If you do contribute a lump sum in excess of the yearly limit, the excess can be carried forward to a future year when perhaps your % limit increases.
Also worth bearing in mind that if you are not getting tax relief on some of the contributions, the additional income generated by that contribution will be potentially taxable at up to 40% +USC. So if you are not going to get tax relief and the additional income is going to be taxable at the max, it does not make financial sense.
 
I'm not convinced on that Conan.

1. I may yet get to claim future relief on it. Life changes etc, but consider that in the last years before retiring If I deem the relief was valuable, I can stop contributing and then claim the relief. The money I didn't contribute in the last years, I can use to shore up my cash reserves before starting retirement. Most will need cash reserves (even from practical point of view when retiring). Effectively I gained years of tax free growth as per normal pension, but I loaned revenue the relief interest-free during those years. Or the relief was discounted (Seems like probably still a good deal and better than being invested outside pension.).

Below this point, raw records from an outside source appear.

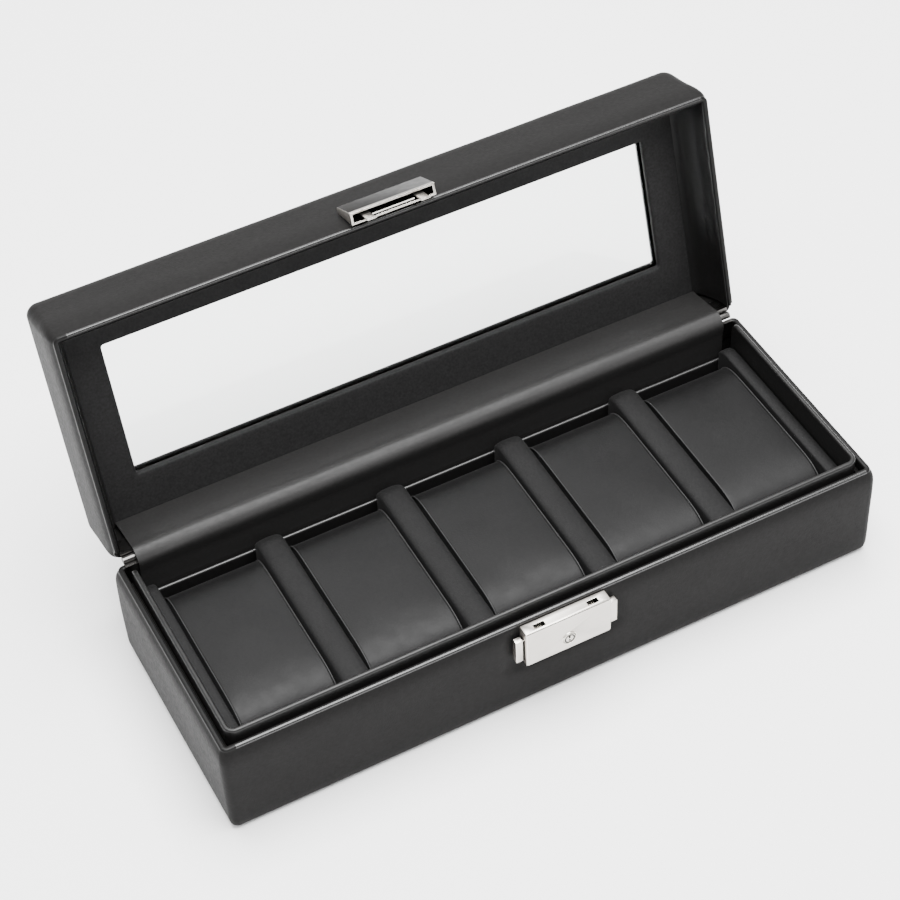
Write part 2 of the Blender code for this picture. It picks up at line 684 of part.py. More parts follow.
# key cylinder: a disc in the case front, a barrel behind it, and a flattened cam at the back
cylinder = [
    (2.7, 2.7, -64.3),
    (2.95, 2.95, -64.1),
    (2.95, 2.95, -62.6),
    (2.6, 2.6, -62.3),
    (2.6, 2.6, -60.8),
    (2.6, 1.0, -60.6),
    (2.6, 1.0, -59.3),
]
key_sides = 20
turns = [2 * math.pi * i / key_sides for i in range(key_sides)]
key = make("key_cylinder",
           *loft([[(a * math.cos(t), y, KEY_Z + b * math.sin(t)) for t in turns] for a, b, y in cylinder]),
           nickel("key_nickel"), pivot=(0.0, LOCK_Y[0], KEY_Z), round_piece=True)
cut(key, "key_slot", block((-0.45, 0.45), (-66.0, -62.9), (KEY_Z - 1.7, KEY_Z + 1.7)))

spring = []
turns_of_spring, coil_r, wire_r, steps = 4, 1.0, 0.22, 8
for i in range(turns_of_spring * steps + 1):
    a = 2 * math.pi * i / steps
    x = -16.6 + 10.2 * i / (turns_of_spring * steps)
    middle = Vector((x, -60.4 + coil_r * math.cos(a), 35.2 + coil_r * math.sin(a)))
    out = Vector((0.0, math.cos(a), math.sin(a)))
    spring.append([tuple(middle + wire_r * (out * math.cos(b) + Vector((1, 0, 0)) * math.sin(b)))
                   for b in [2 * math.pi * k / 5 for k in range(5)]])
make("slider_spring", *loft(spring), nickel("spring_steel"), round_piece=True)

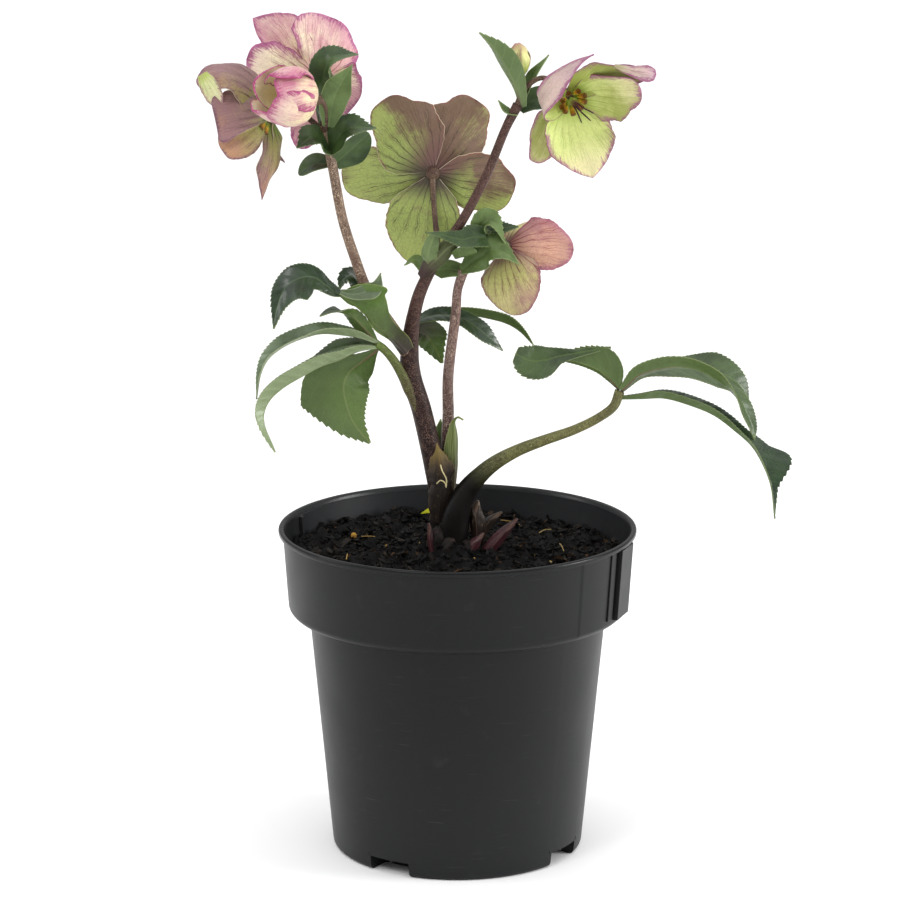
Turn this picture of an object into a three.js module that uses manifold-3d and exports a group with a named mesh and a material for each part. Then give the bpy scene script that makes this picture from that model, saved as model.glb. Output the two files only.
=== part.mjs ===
// A hybrid hellebore in a black nursery pot: three flowering stems with nodding five-sepalled
// blooms, four compound leaves with toothed leaflets, bracts, basal sheaths and new shoots, all
// rising from one crown set in potting mix.
//
// Units are millimetres. +Z is up, the origin is the middle of the pot's flat underside, and the
// plant is described as it is seen looking along +Y.
import * as THREE from "three";
import { mergeVertices } from "three/addons/utils/BufferGeometryUtils.js";
import Module from "manifold-3d";

const wasm = await Module();
wasm.setup();

// ---- driving dimensions ----

const FIT = 0.3; // clearance between one living piece and the next
const POT = {
  height: 176,
  rimRadius: 95.6, // outside of the rolled lip
  lipHeight: 3.4,
  bandTopRadius: 93.4, // deep stacking band under the lip
  bandBottomRadius: 90.4,
  bandBottom: 131,
  bodyTopRadius: 79.4, // tapered body under the band
  bodyBottomRadius: 67.3,
  wall: 1.8,
  floor: 2.6,
  segments: 32,
};
const DRAIN = { count: 4, first: -32.6, width: 24, depth: 15, height: 8, roof: 2, slot: [13, 7] };
const LABEL = { turn: 66, width: 34, top: 172, pad: 1.6, rib: [5, 4.2], groove: 6 };
const SOIL = { level: 161, bump: 1.7, sectors: 16, rings: 4 };
const LEAF_THICK = 0.9;
const SEPAL_THICK = 0.8;
const SEPAL_SHAPE = [0.2, 0.7, 0.95, 1, 1, 0.9]; // share of the full half width, heart to tip
const SEPAL_FOOT = 2.6; // how far from the middle of the heart a sepal starts
const SEPAL_WAVE = [0.8, 3]; // height of the ripple at the edge, half waves from heart to tip

// ---- vectors and curves ----

const vec = (p) => new THREE.Vector3(...p);
const unit = (p) => vec(p).normalize();
const lerpList = (list, u) => {
  const at = THREE.MathUtils.clamp(u, 0, 1) * (list.length - 1);
  const i = Math.max(0, Math.min(Math.floor(at), list.length - 2));
  return THREE.MathUtils.lerp(list[i], list[i + 1] ?? list[i], at - i);
};
const smoothList = (list, u) => {
  const curve = new THREE.CatmullRomCurve3(list.map((y, i) => new THREE.Vector3(i, y, 0)));
  return curve.getPoint(THREE.MathUtils.clamp(u, 0, 1)).y;
};
const through = (points) => new THREE.CatmullRomCurve3(points.map(vec), false, "centripetal");
const squareTo = (v, axis) => v.clone().addScaledVector(axis, -v.dot(axis)).normalize();

// ---- solids ----

// A closed manifold-3d solid from vertices and triangles.
function solid(vertices, triangles) {
  const geometry = new THREE.BufferGeometry();
  const positions = vertices.flatMap((v) => v.toArray());
  geometry.setAttribute("position", new THREE.Float32BufferAttribute(positions, 3));
  geometry.setIndex(triangles.flat());
  return solidOf(geometry);
}

// The same from a geometry, turned outside out if its triangles face inwards.
function solidOf(geometry) {
  const bare = geometry.clone();
  bare.deleteAttribute("normal");
  bare.deleteAttribute("uv");
  const merged = mergeVertices(bare, 1e-4);
  const vertProperties = new Float32Array(merged.attributes.position.array);
  const triVerts = new Uint32Array(merged.index.array);
  const made = new wasm.Manifold(new wasm.Mesh({ numProp: 3, vertProperties, triVerts }));
  if (made.volume() > 0) return made;
  return new wasm.Manifold(new wasm.Mesh({ numProp: 3, vertProperties, triVerts: triVerts.reverse() }));
}

const FLAT_TO_CORNER = Math.cos(Math.PI / 8); // how much nearer a flat of a stem is than its corners
const join = (solids) => solids.reduce((a, b) => a.add(b));

// A stem, stalk or bud: a round section that follows the points, with a diameter at each point.
function tube({ path, diameters, sides = 6, steps = 12 }, grow = 0) {
  const curve = through(path);
  const vertices = [];
  const triangles = [];
  let normal = null;
  for (let i = 0; i <= steps; i++) {
    const u = i / steps;
    const centre = curve.getPoint(u);
    const along = curve.getTangent(u);
    normal = squareTo(normal ?? new THREE.Vector3(0.3, -1, 0.2), along);
    const across = new THREE.Vector3().crossVectors(along, normal);
    if (grow && i === 0) centre.addScaledVector(along, -grow);
    if (grow && i === steps) centre.addScaledVector(along, grow);
    const radius = lerpList(diameters, u) / 2 + grow / FLAT_TO_CORNER;
    for (let k = 0; k < sides; k++) {
      const a = (2 * Math.PI * k) / sides;
      const out = normal.clone().multiplyScalar(Math.cos(a)).addScaledVector(across, Math.sin(a));
      vertices.push(centre.clone().addScaledVector(out, radius));
    }
  }
  for (let i = 0; i < steps; i++)
    for (let k = 0; k < sides; k++) {
      const [a, b] = [i * sides + k, i * sides + ((k + 1) % sides)];
      triangles.push([a, b, a + sides], [b, b + sides, a + sides]);
    }
  const last = steps * sides;
  for (let k = 1; k < sides - 1; k++) triangles.push([0, k + 1, k], [last, last + k, last + k + 1]);
  return solid(vertices, triangles);
}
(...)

2. imagine it's 10k and I really never get to claim relief.

2a. let assume I don't die, and let's consider it the last money that I will ever take from my pension. I got decades of tax free growth where it accumulated much more than it would have outside of pension, probably many years of only ~2 p.c. p.a. tax, and finally marginal tax on drawdown. If I deem the 2 p.c. tax pa not good value, then I can withdraw earlier.

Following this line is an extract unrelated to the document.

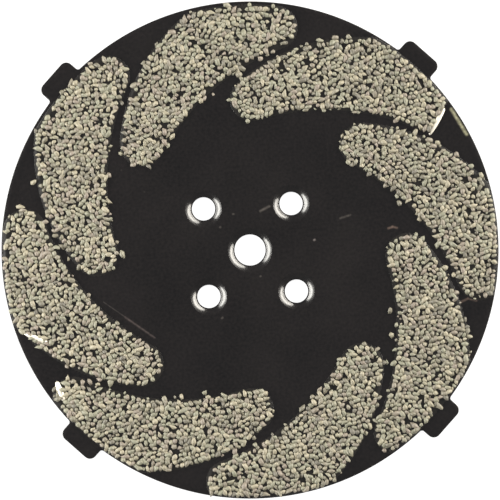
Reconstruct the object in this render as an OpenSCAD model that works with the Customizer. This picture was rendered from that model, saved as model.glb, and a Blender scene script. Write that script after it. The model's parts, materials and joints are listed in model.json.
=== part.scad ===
// Grit-faced carving disc for an angle grinder's backing pad, in millimetres.
// A blanked steel plate has four rim lugs and five pressed, countersunk screw holes. Its face
// carries eight swirls of crushed carbide grit, each held in its own thin bed of braze.
// +Z is the grit side. The origin is on the disc's axis, level with the tips of the pressed holes.

/* [Backing plate] */
// Diameter of the steel disc, without its lugs
disc_d = 152.4; // [145:0.1:160]
// Thickness of the steel sheet
sheet_t = 1.5; // [1.2:0.1:1.8]

/* [Rim lugs] */
// Number of driving lugs around the rim
lug_count = 4; // [2:1:4]
// Width of a lug along the rim
lug_w = 12.7; // [9:0.1:16]
// Height of a lug beyond the rim
lug_h = 4.8; // [3:0.1:6]
// Radius of a lug's outer corners
lug_corner_r = 2.2; // [1:0.1:2.8]
// Fillet where a lug meets the rim
lug_root_r = 0.9; // [0.4:0.1:1.4]

/* [Screw holes] */
// Diameter of the centre hole
centre_hole_d = 9.525; // [8:0.1:10]
// Diameter of the recess pressed around the centre hole
centre_dish_d = 13.8; // [13:0.1:14.6]
// Number of screw holes around the centre hole
screw_count = 4; // [2:1:4]
// Diameter of each screw hole
screw_hole_d = 7.14; // [5.5:0.1:7.5]
// Diameter of the recess pressed around each screw hole
screw_dish_d = 11.4; // [11:0.1:12.6]
// Diameter of the circle that the screw holes lie on
bolt_circle_d = 38.1; // [36:0.1:42]
// Depth that each hole is pressed down to take a flat screw head
dish_depth = 1.2; // [1:0.1:1.4]

/* [Grit swirls] */
// Number of grit swirls around the disc
swirl_count = 8; // [4:1:8]
// Radius of the round stencil that the braze paste was spread through
stencil_r = 76.3; // [72:0.1:77]
// Sideways error of the stencil on the disc, along X
stencil_dx = 0.5; // [-1:0.1:1]
// Sideways error of the stencil on the disc, along Y
stencil_dy = -1.5; // [-2:0.1:0]
// Radius of a swirl's hollow side
hollow_r = 68.8; // [66:0.1:70]
// Radius of a swirl's crowned side
crown_r = 55.9; // [54:0.1:57]
// Radius of a swirl's inner tip
inner_tip_r = 6.6; // [5:0.1:6.8]
// Radius of a swirl's outer tip
outer_tip_r = 6.4; // [5:0.1:6.8]
// Radius of the corner between the crowned side and the rim
heel_r = 2.5; // [1:0.1:4]

/* [Layers] */
// Thickness of the braze bed
braze_t = 0.3; // [0.2:0.05:0.4]
// Width of bare braze around the grit
braze_margin = 0.4; // [0.2:0.05:0.6]
// Height of the grit above the braze bed
grit_h = 1; // [0.7:0.05:1.3]
// Width of bare steel kept at the rim
rim_clear = 0.3; // [0.1:0.05:0.8]

/* [Hidden] */
$fn = 96;

disc_r = disc_d / 2;
face_z = dish_depth + sheet_t;
lug_angle = 360 / lug_count;
first_lug = 45;

// A lug's root runs on into the disc, so that its corners lie inside the rim
root_slope = 22;
root_run = 4;

// A pressed hole's section: the flat lip around the hole, and the bends on the two faces
lip_w = 0.5;
front_shoulder_r = 1.1;
front_lip_r = 0.5;
back_shoulder_r = 0.4;
back_lip_r = 1.2;
bend_step = 15;

// Arc centres of a swirl's two long sides, from the stencil's centre, as distance and bearing
hollow_centre = polar(33.2, -95.5);
crown_centre = polar(34.3, -30.5);
swirl_pitch = 360 / swirl_count;
outline_step = 2;

// Overlaps that keep the edges of joined and cut solids apart
overlap = 1;
hair = 0.01;

function polar(r, a) = [r * cos(a), r * sin(a)];
function bearing(v) = atan2(v.y, v.x);

// The angle equal to a that comes next after from, going anticlockwise
function after(a, from) = a + 360 * ceil((from - a) / 360);

// Points along an arc about c
function arc(c, r, from, to, step) =
    let (n = max(2, ceil(abs(to - from) / step)))
    [for (i = [0 : n]) c + polar(r, from + (to - from) * i / n)];

// Points along an arc about c, spaced by a length along the arc
function long_arc(c, r, from, to, length) = arc(c, r, from, to, length / r * 180 / PI);

// Where two circles cross: the crossing on the left of the line from c0 to c1
function crossing(c0, r0, c1, r1) =
    let (
        d = norm(c1 - c0),
        along = (d * d + r0 * r0 - r1 * r1) / (2 * d),
        aside = sqrt(r0 * r0 - along * along)
    )
    c0 + (c1 - c0) / d * along + [c0.y - c1.y, c1.x - c0.x] / d * aside;

// A corner of a closed outline, rounded to its radius; each corner is [x, y, radius]
function rounded_corner(before, here, next) =
    let (
        p = [here.x, here.y],
        u = ([before.x, before.y] - p) / norm([before.x, before.y] - p),
        v = ([next.x, next.y] - p) / norm([next.x, next.y] - p),
        half = acos(u * v) / 2,
        c = p + (u + v) / norm(u + v) * here.z / sin(half),
        start = bearing(p + u * here.z / tan(half) - c),
        turn = bearing(p + v * here.z / tan(half) - c) - start,
        sweep = turn > 180 ? turn - 360 : turn < -180 ? turn + 360 : turn
    )
    here.z == 0 ? [p] : arc(c, here.z, start, start + sweep, bend_step);

function rounded_outline(corners) =
    let (n = len(corners))
    [
        for (i = [0 : n - 1])
            each rounded_corner(corners[(i + n - 1) % n], corners[i], corners[(i + 1) % n])
    ];

// One lug, standing on the +Y point of the rim, with its root fillets running down into the disc
module lug() {
    side = lug_w / 2;
    tip_y = disc_r + lug_h;
    root_y = sqrt(disc_r * disc_r - side * side);
    foot = [side + root_run, root_y - root_run * tan(root_slope)];
    linear_extrude(sheet_t)
        polygon(rounded_outline([
            [foot.x, foot.y, 0],
            [side, root_y, lug_root_r],
            [side, tip_y, lug_corner_r],
            [-side, tip_y, lug_corner_r],
            [-side, root_y, lug_root_r],
            [-foot.x, foot.y, 0]
        ]));
}

// Places its children at the centre of every outer screw hole
module at_screw_holes() {
    for (i = [0 : screw_count - 1])
        rotate(first_lug + i * 360 / screw_count)
            translate([bolt_circle_d / 2, 0, 0])
                children();
}

// The cup that a pressed hole pushes out below the flat sheet
module pressed_cup(hole_d, dish_d) {
    lip_r = hole_d / 2 + lip_w;
    lean = atan(dish_depth / (dish_d / 2 - lip_r));
    back_shift = sheet_t * tan(lean / 2);
    cup_r = dish_d / 2 + back_shift;
    rotate_extrude()
        polygon(rounded_outline([
            [0, 0, 0],
            [lip_r + back_shift, 0, back_lip_r],
            [cup_r, dish_depth + hair, back_shoulder_r],
            [cup_r + overlap, dish_depth + hair, 0],
            [cup_r + overlap, dish_depth + sheet_t / 2, 0],
            [0, dish_depth + sheet_t / 2, 0]
        ]));
}

// The hollow of a pressed hole on the grit side, with its bore
module pressed_hollow(hole_d, dish_d) {
    rotate_extrude()
        polygon(rounded_outline([
            [0, sheet_t, 0],
            [hole_d / 2 + lip_w, sheet_t, front_lip_r],
            [dish_d / 2, face_z + hair, front_shoulder_r],
            [dish_d / 2 + overlap, face_z + hair, 0],
            [dish_d / 2 + overlap, face_z + overlap, 0],
            [0, face_z + overlap, 0]
        ]));
    translate([0, 0, -overlap])
        cylinder(d = hole_d, h = face_z);
}

module backing_plate() {
    color("#28262a")
    difference() {
        union() {
            translate([0, 0, dish_depth]) {
                cylinder(r = disc_r, h = sheet_t, $fn = 360);
                for (i = [0 : lug_count - 1])
                    rotate(first_lug - 90 + i * lug_angle)
                        lug();
            }
            pressed_cup(centre_hole_d, centre_dish_d);
            at_screw_holes() pressed_cup(screw_hole_d, screw_dish_d);
        }
        pressed_hollow(centre_hole_d, centre_dish_d);
        at_screw_holes() pressed_hollow(screw_hole_d, screw_dish_d);
    }
}

// Outline of one swirl about the stencil's centre, grown outwards by grow
function swirl_points(grow) =
    let (
        rim = stencil_r + grow,
        hollow = hollow_r - grow,
        crown = crown_r + grow,
        tip = inner_tip_r + grow,
        toe = outer_tip_r + grow,
        heel = heel_r + grow,
        tip_c = crossing(hollow_centre, hollow + tip, crown_centre, crown - tip),
        toe_c = crossing([0, 0], rim - toe, hollow_centre, hollow + toe),
        heel_c = crossing([0, 0], rim - heel, crown_centre, crown - heel),
        toe_a = bearing(toe_c),
        heel_a = after(bearing(heel_c), toe_a),
        crown_a = after(bearing(heel_c - crown_centre), heel_a),
        tip_a = after(bearing(tip_c - crown_centre), crown_a),
        tip_end = after(bearing(hollow_centre - tip_c), tip_a),
        hollow_from = bearing(tip_c - hollow_centre),
        hollow_to = bearing(toe_c - hollow_centre),
        toe_start = bearing(hollow_centre - toe_c)
    )
    concat(
        long_arc([0, 0], rim, toe_a, heel_a, outline_step),
        arc(heel_c, heel, heel_a, crown_a, bend_step),
        long_arc(crown_centre, crown, crown_a, tip_a, outline_step),
        arc(tip_c, tip, tip_a, tip_end, bend_step),
        long_arc(hollow_centre, hollow, hollow_from, hollow_to, outline_step),
        arc(toe_c, toe, toe_start, after(toe_a, toe_start), bend_step)
    );

// One swirl's layer, number i, kept inside the rim
module swirl_layer(i, z, thickness, grow) {
    translate([0, 0, z])
        linear_extrude(thickness)
            intersection() {
                circle(disc_r - rim_clear, $fn = 360);
                translate([stencil_dx, stencil_dy])
                    rotate((i - 1) * swirl_pitch)
                        polygon(swirl_points(grow));
            }
}

module braze_bed(i) {
    color("#3b3835")
        swirl_layer(i, face_z, braze_t, braze_margin);
}

module carbide_grit(i) {
    color("#bdb8a4")
        swirl_layer(i, face_z + braze_t, grit_h, 0);
}

backing_plate();
for (i = [1 : swirl_count]) {
    braze_bed(i);
    carbide_grit(i);
}
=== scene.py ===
"""Angle grinder carving disc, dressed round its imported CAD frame.

A pressed steel disc in black stoving enamel carries eight swirls of crushed carbide grit, each
set in its own bed of braze. The classes hold their sizes in millimetres, and every mesh is made
in metres, in the frame's own axes.
"""

import json
import logging
import math
import random
from collections.abc import Callable, Iterable, Sequence
from dataclasses import dataclass, field
from enum import Enum
from functools import partial

import bmesh
import bpy
from mathutils import Matrix, Vector
from mathutils.geometry import delaunay_2d_cdt
from mathutils.kdtree import KDTree

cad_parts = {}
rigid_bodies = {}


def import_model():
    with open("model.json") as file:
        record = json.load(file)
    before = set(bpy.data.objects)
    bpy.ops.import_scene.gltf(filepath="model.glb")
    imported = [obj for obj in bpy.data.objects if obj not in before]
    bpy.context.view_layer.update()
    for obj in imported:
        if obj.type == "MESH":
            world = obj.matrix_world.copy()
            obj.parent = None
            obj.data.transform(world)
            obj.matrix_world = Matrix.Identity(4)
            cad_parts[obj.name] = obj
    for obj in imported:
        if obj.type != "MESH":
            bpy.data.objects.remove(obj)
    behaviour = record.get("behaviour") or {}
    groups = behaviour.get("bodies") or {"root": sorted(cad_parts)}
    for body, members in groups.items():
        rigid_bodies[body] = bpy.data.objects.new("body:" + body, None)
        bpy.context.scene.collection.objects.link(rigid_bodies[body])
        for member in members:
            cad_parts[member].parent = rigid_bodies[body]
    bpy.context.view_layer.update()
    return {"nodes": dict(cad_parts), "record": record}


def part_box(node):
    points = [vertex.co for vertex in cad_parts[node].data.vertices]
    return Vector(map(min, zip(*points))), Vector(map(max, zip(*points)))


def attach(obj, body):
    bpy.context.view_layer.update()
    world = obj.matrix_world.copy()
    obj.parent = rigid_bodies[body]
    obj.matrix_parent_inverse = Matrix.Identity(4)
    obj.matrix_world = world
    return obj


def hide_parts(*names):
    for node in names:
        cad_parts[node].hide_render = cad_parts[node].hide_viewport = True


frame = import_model()

log = logging.getLogger("carving_disc")

MM = 0.001
WELD = 0.002 * MM
BODY = "root"

# A flat fill keeps inside its outlines, and its points closer than this many millimetres are one
FILL_INSIDE = 1
FILL_SNAP = 1e-5

# Rows of a staggered grid lie this far apart, and its points keep this clear of an outline, both
# as shares of its spacing
ROW_PITCH = math.sqrt(0.75)
GRID_CLEARANCE = 0.6

# An upright stretch leans by less than this
UPRIGHT_SLOPE = 0.6

# Short names for types: a closed ring of vertices, a path's corner as (across, up, radius), and
# what adds a node to one tree
Object = bpy.types.Object
Material = bpy.types.Material
Socket = bpy.types.NodeSocket
Ring = list[bmesh.types.BMVert]
Corner = tuple[float, float, float]
Adder = Callable[..., bpy.types.Node]

# Attributes that the meshes carry for the finishes
RUBBED = "rubbed"
TONE = "tone"
COVER = "cover"


class Slot(Enum):
    """The record's material slots."""

    ENAMEL = "enamelled_steel"
    BRAZE = "braze"
    GRIT = "carbide_grit"


# ---------------------------------------------------------------------------------------------
# Points and outlines


def polar(radius: float, bearing: float, height: float = 0.0) -> Vector:
    """Returns the point at a radius and a bearing in degrees, all lengths in the caller's unit."""
    angle = math.radians(bearing)
    return Vector((radius * math.cos(angle), radius * math.sin(angle), height))


def rounded_path(corners: Sequence[Corner], steps: int, hold: float) -> list[Vector]:
    """Rounds the corners of an open path in a plane.

    Args:
        corners: Corners as (across, up, radius); the two ends have radius 0.
        steps: Straight steps in each bend.
        hold: Length of straight kept beside each bend, so that the flats shade flat.

    Returns:
        The path's points, from the first corner to the last.
    """
    path = [Vector(corners[0][:2])]
    for before, here, after in zip(corners, corners[1:], corners[2:]):
        corner, radius = Vector(here[:2]), here[2]
        back = (Vector(before[:2]) - corner).normalized()
        on = (Vector(after[:2]) - corner).normalized()
        half = back.angle(on) / 2
        centre = corner + (back + on).normalized() * radius / math.sin(half)
        first = corner + back * radius / math.tan(half) - centre
        last = corner + on * radius / math.tan(half) - centre
        sweep = first.angle(last)
        path.append(centre + first + back * hold)
        for step in range(steps + 1):
            share = step / steps
            spoke = first * math.sin((1 - share) * sweep) + last * math.sin(share * sweep)
            path.append(centre + spoke / math.sin(sweep))
        path.append(centre + last + on * hold)
    path.append(Vector(corners[-1][:2]))
    return path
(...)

You think overall that will be a higher tax load vs non pension vehicle? Assuming I'm invested in equity I'm not sure.

2b Imagine I die without removing it from pension: I'm less sure on this case.
 
Of course it might be wise to see what kind of return your pension presently achieves and compare it with other products, just for peace of mind.
Good question. I’ve often thought about this, and some of the pro’s of an AVC including an AVC, that does not get tax relief on contribution are:

25 % of an AVC +growth, will likely be available tax free on DC Schemes.
75 % of an AVC + growth, will become an ARF which the individual controls the pace of the withdrawal, and with future planning, tax can often be planned and reduced.

Versus an investment in equity:
Capital Gains on the growth, no control over that tax.
Will likely (but not always) be withdrawn in full, at a specific date, individual may loose control of timing of maturity, and therefore not have any choices with the tax consequences.
 
As I said, any unused tax deductible contribution can be carried forward and will presumably (?) benefit from tax relief eventually.
The OP didn’t state what the investment term might be for the lump sum contribution. If the investment term is ,say, 20 years plus, then the benefit of gross roll-up might (might) outweigh the loss of tax relief. But if the investment term is short, then it won’t.
The tax effectiveness of Pension contributions is based on getting tax relief on the way in (plus gross roll-up), getting a portion of the fund (25%) back tax free on retirement and paying (perhaps) a lower level of tax on the eventual retirement income.
 
Thanks all for to those replies. Really appreciate the insight here. So being able to use the additional avc for future tax relief would be viable. I'm thinking of a term of prob 15 -20 years here.

If I was to contribute 20k this year for which I couldn't get tax relief. I would use this to get tax relief in future years by just not contributing AVCs from my salary up to the amount of 20k. And do I just file that in my tax return in order to claim the tax relief?